Now, it is summer, and I am procrastinating the planning of my second year, with most of the same kids, completely different curriculum that will likely change again just before school starts. I let myself have a few weeks off before I tackled it again, but now it’s harder and harder to look at that Teacher’s Edition. I’ll be lucky if I plan one quarter of the school year during this time, but all in all, I miss school, and feel lost without those kids to mark the time and changing seasons.
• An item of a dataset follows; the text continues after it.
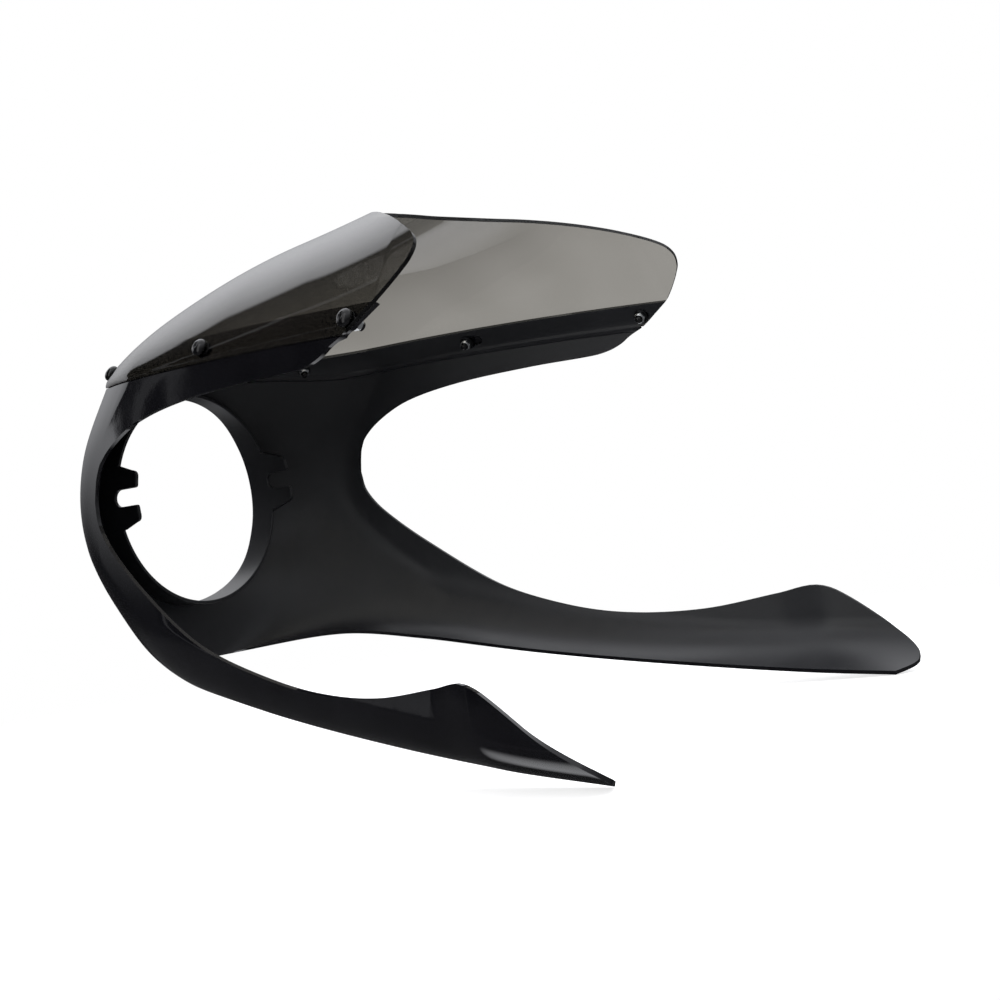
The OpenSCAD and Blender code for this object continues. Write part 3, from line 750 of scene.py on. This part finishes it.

When people hear I’ve started to teach, they either think it’s the best thing for me or that I’m completely insane. They say that they know many people who are teachers now, who seem to love it and are passionate about it, and they wonder aloud where were such teachers when they were in school. Well, they must have all been great at some point, in the beginning, and why many who seem to hate all things children still teach is beyond me, they all at some point thought they could make things better. I suppose I will ride that illusion for as long as I can, because I can’t imagine doing anything else.